Por álbumes como The Head On The Door y Kiss Me, Kiss Me, Kiss Me, Smith se convirtió en nuestro Morfeo pop, sensación amplificada a través del contraste entre videoclips tan ensoñadores como “Just Like Heaven” y los horrores góticos plasmados en cada plano del icónico videoclip filmado para “Lullaby”.


La explosión de las virtudes pop que afloraron en Smith en el meridiano de los años 80 sirvió para gestar un imaginario, a día de hoy casi inabarcable, por el cual hasta la producción de caras B de singles dio para temas con la aureola atemporal de “2Late” o “The Exploding Boy”.

De la noche a la mañana, Smith pasó de ser abanderado de las huestes oscuras del afterpunk emocional a nigromante del pop andrógino. Más que desde el plano instrumental, este cambio se vio reflejado en la forma en la que Smith comenzó a utilizar su voz, como si se tratara del muñeco de un ventrílocuo enajenado. De la voz asmática de “Close To Me” a la desgarbada dicción funk adoptada en “Hot Hot Hot”, el propio Smith explicaba para la revista Melody Maker en abril de 1987 cómo este último corte “es casi como un disco de Louis Armstrong, algo que jamás yo habría probado a hacer antes. En ‘The Top’, comencé a intentar cambiar mi voz para lograr diferentes expresiones que antes habría considerado sacrílegas. La mayoría de las personas que escuchas en el pop cambian sus voces para hacerlas más aceptables, más amables, más estadounidenses, o lo que sea. Muy pocos cantantes intentarán volverse más difíciles o peores. Pero, nuevamente, pensé ‘¿por qué no?’”.
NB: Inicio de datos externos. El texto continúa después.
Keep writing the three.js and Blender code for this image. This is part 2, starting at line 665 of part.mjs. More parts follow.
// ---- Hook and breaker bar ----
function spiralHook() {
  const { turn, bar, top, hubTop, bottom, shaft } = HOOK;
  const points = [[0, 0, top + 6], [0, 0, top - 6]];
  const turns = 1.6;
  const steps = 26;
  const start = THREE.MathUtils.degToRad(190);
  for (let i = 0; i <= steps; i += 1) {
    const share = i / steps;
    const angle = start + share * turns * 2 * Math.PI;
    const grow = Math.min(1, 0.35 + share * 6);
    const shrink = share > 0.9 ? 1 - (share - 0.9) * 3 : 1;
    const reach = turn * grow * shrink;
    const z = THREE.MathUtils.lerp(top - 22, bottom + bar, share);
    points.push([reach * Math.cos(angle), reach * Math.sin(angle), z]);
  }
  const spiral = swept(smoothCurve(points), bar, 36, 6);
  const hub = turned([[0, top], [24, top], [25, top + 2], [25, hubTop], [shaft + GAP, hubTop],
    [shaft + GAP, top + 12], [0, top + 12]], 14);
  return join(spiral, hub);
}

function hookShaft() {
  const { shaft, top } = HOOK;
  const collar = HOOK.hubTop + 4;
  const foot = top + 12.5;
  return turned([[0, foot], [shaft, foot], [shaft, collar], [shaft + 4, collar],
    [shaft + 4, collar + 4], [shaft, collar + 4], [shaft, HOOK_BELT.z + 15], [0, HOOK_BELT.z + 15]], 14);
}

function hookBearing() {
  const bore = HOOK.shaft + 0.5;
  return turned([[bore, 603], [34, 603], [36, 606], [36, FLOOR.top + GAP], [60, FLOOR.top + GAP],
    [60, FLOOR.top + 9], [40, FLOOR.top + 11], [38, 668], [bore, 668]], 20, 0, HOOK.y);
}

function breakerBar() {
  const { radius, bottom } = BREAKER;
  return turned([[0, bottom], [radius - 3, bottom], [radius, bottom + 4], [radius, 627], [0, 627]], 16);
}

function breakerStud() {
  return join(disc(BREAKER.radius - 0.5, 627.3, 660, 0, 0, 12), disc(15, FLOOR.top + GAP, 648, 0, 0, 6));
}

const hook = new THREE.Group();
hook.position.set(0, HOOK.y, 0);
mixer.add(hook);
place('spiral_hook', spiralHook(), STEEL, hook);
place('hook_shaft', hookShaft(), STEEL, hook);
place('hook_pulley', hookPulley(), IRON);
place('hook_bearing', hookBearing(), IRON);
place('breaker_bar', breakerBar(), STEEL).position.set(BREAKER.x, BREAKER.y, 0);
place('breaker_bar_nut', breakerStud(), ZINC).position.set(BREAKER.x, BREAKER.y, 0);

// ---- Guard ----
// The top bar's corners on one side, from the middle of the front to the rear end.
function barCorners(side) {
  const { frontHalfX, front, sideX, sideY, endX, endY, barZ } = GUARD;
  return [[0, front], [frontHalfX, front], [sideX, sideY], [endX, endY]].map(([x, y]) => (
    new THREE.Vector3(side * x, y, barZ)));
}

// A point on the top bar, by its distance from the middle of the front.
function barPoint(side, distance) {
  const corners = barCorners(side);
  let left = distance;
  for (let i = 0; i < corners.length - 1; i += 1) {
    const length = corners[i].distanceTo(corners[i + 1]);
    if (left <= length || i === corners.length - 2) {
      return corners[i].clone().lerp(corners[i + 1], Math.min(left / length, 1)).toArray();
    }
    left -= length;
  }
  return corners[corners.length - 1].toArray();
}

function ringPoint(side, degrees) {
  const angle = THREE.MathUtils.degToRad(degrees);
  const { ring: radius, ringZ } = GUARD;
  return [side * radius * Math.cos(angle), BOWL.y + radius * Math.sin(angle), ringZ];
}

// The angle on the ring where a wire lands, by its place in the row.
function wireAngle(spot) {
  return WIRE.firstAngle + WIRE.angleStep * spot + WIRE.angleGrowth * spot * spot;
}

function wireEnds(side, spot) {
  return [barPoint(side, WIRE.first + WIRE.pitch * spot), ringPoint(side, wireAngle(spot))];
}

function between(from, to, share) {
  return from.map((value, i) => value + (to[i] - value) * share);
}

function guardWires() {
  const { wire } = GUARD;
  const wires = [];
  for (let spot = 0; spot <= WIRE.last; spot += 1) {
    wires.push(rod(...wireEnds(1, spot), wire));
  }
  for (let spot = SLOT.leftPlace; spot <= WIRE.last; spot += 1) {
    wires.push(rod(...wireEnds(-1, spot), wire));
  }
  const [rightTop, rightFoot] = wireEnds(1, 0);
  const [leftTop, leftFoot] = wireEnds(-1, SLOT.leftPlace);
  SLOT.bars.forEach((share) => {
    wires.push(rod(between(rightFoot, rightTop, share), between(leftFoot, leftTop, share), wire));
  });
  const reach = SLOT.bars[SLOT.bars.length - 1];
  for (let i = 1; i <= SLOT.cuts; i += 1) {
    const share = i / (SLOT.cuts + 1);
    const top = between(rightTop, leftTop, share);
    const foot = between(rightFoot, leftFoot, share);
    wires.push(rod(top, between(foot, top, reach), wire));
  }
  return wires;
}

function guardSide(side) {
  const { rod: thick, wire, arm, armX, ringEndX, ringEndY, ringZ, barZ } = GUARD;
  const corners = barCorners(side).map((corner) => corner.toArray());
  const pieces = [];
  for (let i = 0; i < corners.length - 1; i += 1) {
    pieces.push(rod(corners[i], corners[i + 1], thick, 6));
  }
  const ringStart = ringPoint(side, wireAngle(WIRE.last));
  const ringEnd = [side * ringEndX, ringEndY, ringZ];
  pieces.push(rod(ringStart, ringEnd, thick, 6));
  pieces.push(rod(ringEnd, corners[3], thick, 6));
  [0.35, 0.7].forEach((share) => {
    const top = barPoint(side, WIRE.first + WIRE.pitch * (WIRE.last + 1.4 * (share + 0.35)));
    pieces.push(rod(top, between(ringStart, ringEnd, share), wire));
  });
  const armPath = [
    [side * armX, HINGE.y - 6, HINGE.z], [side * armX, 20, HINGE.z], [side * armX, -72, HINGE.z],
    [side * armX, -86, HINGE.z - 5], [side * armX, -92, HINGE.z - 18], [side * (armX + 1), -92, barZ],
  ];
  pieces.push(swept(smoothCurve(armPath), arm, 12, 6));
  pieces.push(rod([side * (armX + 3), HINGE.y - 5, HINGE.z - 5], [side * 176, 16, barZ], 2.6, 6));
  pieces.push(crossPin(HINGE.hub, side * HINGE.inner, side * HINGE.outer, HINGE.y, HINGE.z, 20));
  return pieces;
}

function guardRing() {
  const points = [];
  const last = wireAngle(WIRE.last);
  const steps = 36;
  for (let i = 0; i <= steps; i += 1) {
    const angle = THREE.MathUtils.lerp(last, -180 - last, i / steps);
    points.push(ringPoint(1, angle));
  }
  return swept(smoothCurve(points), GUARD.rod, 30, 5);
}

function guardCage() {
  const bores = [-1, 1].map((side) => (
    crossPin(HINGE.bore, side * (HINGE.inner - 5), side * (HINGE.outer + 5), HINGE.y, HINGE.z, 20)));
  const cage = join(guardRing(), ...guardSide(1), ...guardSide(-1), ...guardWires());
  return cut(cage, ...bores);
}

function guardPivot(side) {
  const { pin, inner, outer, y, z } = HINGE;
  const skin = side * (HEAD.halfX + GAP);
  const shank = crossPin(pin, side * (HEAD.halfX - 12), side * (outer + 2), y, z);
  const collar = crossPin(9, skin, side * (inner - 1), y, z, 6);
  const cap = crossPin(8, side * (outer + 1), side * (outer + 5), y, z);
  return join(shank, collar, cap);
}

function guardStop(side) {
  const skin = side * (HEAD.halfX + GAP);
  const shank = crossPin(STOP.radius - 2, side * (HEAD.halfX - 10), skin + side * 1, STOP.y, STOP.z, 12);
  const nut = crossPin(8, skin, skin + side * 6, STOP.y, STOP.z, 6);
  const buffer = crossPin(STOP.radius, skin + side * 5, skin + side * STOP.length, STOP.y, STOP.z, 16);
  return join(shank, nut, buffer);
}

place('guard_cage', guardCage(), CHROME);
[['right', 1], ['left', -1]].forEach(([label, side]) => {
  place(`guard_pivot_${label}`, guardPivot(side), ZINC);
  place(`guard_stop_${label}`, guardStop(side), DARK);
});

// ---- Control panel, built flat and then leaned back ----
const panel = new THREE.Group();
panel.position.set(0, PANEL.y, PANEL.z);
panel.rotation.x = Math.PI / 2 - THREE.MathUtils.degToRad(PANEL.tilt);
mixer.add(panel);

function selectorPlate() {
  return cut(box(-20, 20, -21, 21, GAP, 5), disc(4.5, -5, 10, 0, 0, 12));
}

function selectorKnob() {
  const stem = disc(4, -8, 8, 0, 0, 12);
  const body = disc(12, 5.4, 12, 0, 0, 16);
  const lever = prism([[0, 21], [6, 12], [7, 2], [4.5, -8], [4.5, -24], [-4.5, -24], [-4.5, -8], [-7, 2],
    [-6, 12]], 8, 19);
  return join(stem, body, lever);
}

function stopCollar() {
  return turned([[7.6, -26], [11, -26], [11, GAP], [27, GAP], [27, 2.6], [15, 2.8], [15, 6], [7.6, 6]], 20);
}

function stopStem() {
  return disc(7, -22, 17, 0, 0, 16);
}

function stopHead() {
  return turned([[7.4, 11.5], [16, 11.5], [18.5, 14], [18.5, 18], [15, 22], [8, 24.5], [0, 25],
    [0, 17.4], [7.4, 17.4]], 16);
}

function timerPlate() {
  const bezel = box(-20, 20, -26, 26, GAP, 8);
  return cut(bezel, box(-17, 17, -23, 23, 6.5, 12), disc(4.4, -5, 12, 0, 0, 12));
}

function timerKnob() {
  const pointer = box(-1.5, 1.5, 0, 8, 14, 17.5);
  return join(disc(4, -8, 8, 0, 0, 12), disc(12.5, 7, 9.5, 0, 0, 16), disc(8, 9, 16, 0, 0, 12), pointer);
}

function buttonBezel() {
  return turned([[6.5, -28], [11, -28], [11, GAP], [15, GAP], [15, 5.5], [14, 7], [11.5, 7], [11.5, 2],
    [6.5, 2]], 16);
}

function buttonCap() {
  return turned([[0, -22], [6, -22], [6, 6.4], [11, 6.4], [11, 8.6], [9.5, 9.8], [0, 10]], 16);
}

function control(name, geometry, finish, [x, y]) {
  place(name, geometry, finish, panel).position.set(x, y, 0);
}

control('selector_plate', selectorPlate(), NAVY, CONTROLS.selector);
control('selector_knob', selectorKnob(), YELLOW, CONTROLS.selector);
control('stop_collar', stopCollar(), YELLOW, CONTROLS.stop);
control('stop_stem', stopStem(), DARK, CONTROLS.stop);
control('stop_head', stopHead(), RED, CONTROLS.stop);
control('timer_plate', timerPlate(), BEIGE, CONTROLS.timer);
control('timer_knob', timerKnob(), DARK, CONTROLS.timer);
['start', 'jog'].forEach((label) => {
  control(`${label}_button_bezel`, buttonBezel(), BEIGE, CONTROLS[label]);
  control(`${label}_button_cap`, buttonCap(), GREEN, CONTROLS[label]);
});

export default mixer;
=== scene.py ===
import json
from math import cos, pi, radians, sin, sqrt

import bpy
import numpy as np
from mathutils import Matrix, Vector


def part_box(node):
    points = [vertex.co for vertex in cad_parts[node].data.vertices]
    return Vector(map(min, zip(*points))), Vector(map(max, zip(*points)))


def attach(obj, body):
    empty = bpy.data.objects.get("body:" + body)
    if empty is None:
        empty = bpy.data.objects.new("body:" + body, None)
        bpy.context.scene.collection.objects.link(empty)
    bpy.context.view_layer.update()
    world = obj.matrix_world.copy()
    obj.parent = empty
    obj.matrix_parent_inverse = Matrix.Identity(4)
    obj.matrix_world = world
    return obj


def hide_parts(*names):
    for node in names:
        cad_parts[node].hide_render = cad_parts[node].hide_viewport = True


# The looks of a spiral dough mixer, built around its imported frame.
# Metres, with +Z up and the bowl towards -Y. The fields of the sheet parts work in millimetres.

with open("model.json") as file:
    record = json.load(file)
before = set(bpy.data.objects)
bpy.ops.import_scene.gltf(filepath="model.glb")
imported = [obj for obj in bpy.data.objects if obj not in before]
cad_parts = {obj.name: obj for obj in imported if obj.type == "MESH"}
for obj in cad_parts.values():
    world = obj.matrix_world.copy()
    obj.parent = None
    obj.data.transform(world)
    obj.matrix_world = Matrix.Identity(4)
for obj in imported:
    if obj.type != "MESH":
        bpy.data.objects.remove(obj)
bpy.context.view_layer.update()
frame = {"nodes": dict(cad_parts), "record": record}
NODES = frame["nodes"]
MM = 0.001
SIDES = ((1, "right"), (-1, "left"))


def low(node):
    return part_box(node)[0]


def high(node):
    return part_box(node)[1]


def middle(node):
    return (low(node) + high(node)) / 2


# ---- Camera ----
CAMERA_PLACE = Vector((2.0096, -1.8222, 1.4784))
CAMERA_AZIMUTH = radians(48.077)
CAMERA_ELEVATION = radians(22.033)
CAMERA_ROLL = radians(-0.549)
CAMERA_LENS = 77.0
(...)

La diversión desprendida en cortes como “Hot Hot Hot” y el colorista carrusel incontenible de maridajes estilísticos que puebla cada rincón de Kiss Me, Kiss Me, Kiss Me fueron macerando desde una forma de trabajar más cercana a visionarios incorregibles del cabaret pop como Sparks y a las diabluras que se hicieron en 1966, año clave en la apertura pop hacia renovadas formas de utilizar el estudio de grabación en pos de la experimentación. Smith llegó a reconocer para Melody Maker que escribió Head On The Door él solo en casa y “lo interpretamos como lo haría una orquesta, pero con este álbum insistí en que los demás me dieran un casete con música y obtuve seis o siete canciones de cada uno. Incluso Boris hizo una cinta de interesantes patrones de batería que aprecié mucho porque no esperaba obtener nada de él, y demostró que todos querían estar realmente involucrados en ello”.
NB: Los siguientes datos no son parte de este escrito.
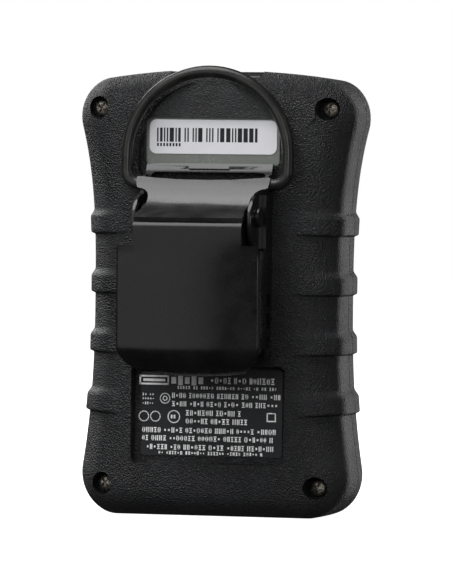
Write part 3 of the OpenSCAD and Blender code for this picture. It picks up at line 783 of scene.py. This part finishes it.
def mark_row(rng, x0, x1, z, height, stroke):
    """Unreadable marks that stand for a row of small print, read from +X to -X."""
    out, x = [], x0
    while x > x1 + 0.8:
        for _ in range(rng.randint(2, 7)):
            w = rng.uniform(0.46, 0.62) * height
            kind = rng.randint(0, 3)
            if kind in (0, 1):
                out += [(x - stroke / 2, z, stroke, height), (x - w + stroke / 2, z, stroke, height)]
            if kind in (1, 2):
                out += [(x - w / 2, z + k * (height - stroke) / 2, w, stroke) for k in (-1, 1)]
            if kind in (2, 3):
                out.append((x - w / 2, z, w * 0.6, height * 0.4))
            x -= w + 0.22
            if x < x1 + 0.5:
                return out
        x -= 0.45
    return out


def dot_circle(x, z, r, count, dot=0.2):
    """A round symbol made of small square dots."""
    return [(px, pz, dot, dot) for px, pz in circle(x, z, r, count)]


def sticker(name, w, h, cz, r, material, node, cx=0.0):
    obj = prism(name, lambda g: rounded(w, h, cz, r, g, cx=cx),
                [(BACK - POCKET_DEPTH, 0), (LABEL_TOP - 0.04, 0), (LABEL_TOP, -0.04)])
    smooth(obj)
    piece(obj, material, "case", [node])


def build_serial_label():
    """A white label with a row of bars that follow no code."""
    sticker("serial_sticker", 25.4, 6.6, 73, 1.4, white_label, "serial_label")
    rng = random.Random(7)
    boxes, x = [], 11.2
    while x > -8.6:
        w = rng.choice([0.28, 0.28, 0.3, 0.5, 0.85])
        boxes.append((x - w / 2, 73.35, w, 2.7))
        x -= w + rng.choice([0.28, 0.3, 0.36, 0.75])
    boxes += [(11.0 - 0.62 * i, 71.45, 0.36, 0.62) for i in range(8)]
    bars("serial_print", boxes, *PRINT, print_black, "white_label")


def build_info_label():
    """A grey label with rows of unreadable marks, plain symbols and dark dividing lines."""
    sticker("info_sticker", 28.2, 16.9, 20.0, 0.7, grey_label, "info_label", cx=-0.3)
    rng = random.Random(11)
    boxes = [(11.2, 26.85, 5.8, 0.35), (11.2, 25.35, 5.8, 0.35), (14.0, 26.1, 0.3, 1.8),
             (8.4, 26.1, 0.3, 1.8), (11.2, 26.1, 4.4, 0.5)]
    boxes += [(7.3 - 1.35 * i, 26.1, 0.95, 1.8 if i % 2 else 1.3) for i in range(5)]
    for row in HEADER_ROWS + SIDE_ROWS + BODY_ROWS:
        boxes += mark_row(rng, *row)
    for symbol in SYMBOLS:
        boxes += dot_circle(*symbol)
    boxes += [(-12.2, 18.6, 1.9, 0.24), (-11.4, 19.4, 0.22, 1.5), (-13.0, 19.4, 0.22, 1.5),
              (-12.2, 20.1, 1.7, 0.2)]
    bars("info_rules", [(-0.3, z, 27.4, 0.14) for z in (24.0, 20.75, 17.4, 14.0)], *PRINT, print_black,
         "grey_label")
    bars("info_print", boxes, *PRINT, print_grey, "grey_label")


# ---------------------------------------------------------------- clip: jaw, tab and ring

SHEET = 0.8
PIVOT = (BACK + 8.5, 57.8)
# Half widths of the jaw at its neck and below its shoulders, and the radius of its lower corners
NECK, JAW_HALF, JAW_CORNER = 10.65, 14.15, 5.8
SHOULDER_Z, SHOULDER_R = 52.4, 1.1
JAW_CROWN = 1.2
FLANGE_SLOPE = 62.9  # degrees by which the top flange leans back
RING_WIRE_R = 1.15
# Where the base plate's top edge begins to roll back, its height above that, and how far it rolls
ROLL_Z, ROLL_H, ROLL_BACK = 65.6, 2.3, 1.0


def jaw_rows():
    """Outer line of the jaw as (h, z, outward direction), from the weld under the tab round to the lip."""
    slope = math.radians(FLANGE_SLOPE)
    bend = arc(14.66, 55.46, 1.55, FLANGE_SLOPE, 4, 10)
    start = (bend[0][0] - 4 * math.sin(slope), bend[0][1] + 4 * math.cos(slope))
    line = [start, (start[0] * 0.5 + bend[0][0] * 0.5, start[1] * 0.5 + bend[0][1] * 0.5)] + bend
    for z in (54.6, 53.4, SHOULDER_Z, 51.1, 50.4, 49, 47, 45, 43, 41, 39, 37, 35.5, 34.4):
        line.append((16.2 + 0.3 * smoothstep(33.6, 48, z) - 0.29 * (max(z - 48, 0) / 7.46) ** 2, z))
    line += arc(10.2, 33.4, 6, 0, -100, 18)
    end, lip = line[-1], (1.8, 31.4)
    line += [(end[0] + (lip[0] - end[0]) * t, end[1] + (lip[1] - end[1]) * t) for t in (0.25, 0.5, 0.75, 1)]
    p = np.array(line)
    d = np.gradient(p, axis=0)
    n = np.stack([-d[:, 1], d[:, 0]], 1)
    return p, n / np.linalg.norm(n, axis=1)[:, None]


def jaw_section(z, under):
    """Half width, edge radius and side depth of the jaw at one height, or None in the flat neck."""
    if z > SHOULDER_Z + 0.01:
        return None
    drop = max(32.8 - z, 0)
    w = JAW_HALF - JAW_CORNER + math.sqrt(max(JAW_CORNER ** 2 - drop ** 2, 0))
    if under:
        w = min(w, 11.3)
    share = smoothstep(27.4, 34, z) if not under else 0.0
    r = 0.85 - 0.35 * share
    depth = r + 0.3 + 3.9 * share
    return w, r, depth


def half_row(section):
    """Half of one row across the jaw, as (X, how far it falls back): flat, rolled edge, side flange."""
    w, r, depth = section or (NECK, 0.0, 0.0)
    flat = min(NECK, w - r - 0.15) if section else NECK
    half = [(flat * t, 0.0) for t in np.linspace(0, 1, 9)]
    if section:
        half.append((w - r, 0.0))
        half += [(w - r + r * math.sin(t), r * (1 - math.cos(t))) for t in np.linspace(0, math.pi / 2, 8)[1:]]
        half += [(w, r + (depth - r) * t) for t in (0.34, 0.67, 1)]
    return half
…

Procesos utilizados como en la composición y grabación de Kiss Me, Kiss Me, Kiss Me apelan al ADN inquieto de un Robert Smith que, dentro de su laboratorio pop, dio con una tabla periódica de elementos surgidos desde el fondo de la chistera de un mago reacio a repetir dos veces el mismo truco. Detalles como este son los que subrayan la idea de que, entre 1978 y 1992, no hubo un The Cure, sino, al menos, cinco: los punk/new wave de Three Imaginary Boys (1979), los postpunk atormentados de la trilogía siniestra, los synth-pop de singles como “The Walk” y “Let’s Go To Bed”, los art-pop que van del 83 al 87, los del denso pop cinemascope de Disintegration y los que alumbraron Wish en 1992, postrero brote de genialidad, en el cual ya no se trataba de Robert Smith y sus diferentes yoes, sino de una formación estructurada para grandes estadios.


Donde dicha percepción queda plasmada al dedillo es en Join The Dots, imprescindible recorrido a lo largo de las caras B de singles publicadas por The Cure en sus dos primeras décadas de vida. Adentrarse en el trastero de las rarezas de Smith y los suyos es como estar ante un grupo que siempre se vio reflejado en un espejo deformante de circo. Ensoñación en tiempo real que también derivó en la pronunciada irregularidad de una formación con, al menos, una década de confinamiento en la prisión de las musas. Tiempo más que suficiente para forjar uno de los cancioneros más representativos de lo que podemos entender como la rotación imparable de un cubo de Rubik pop.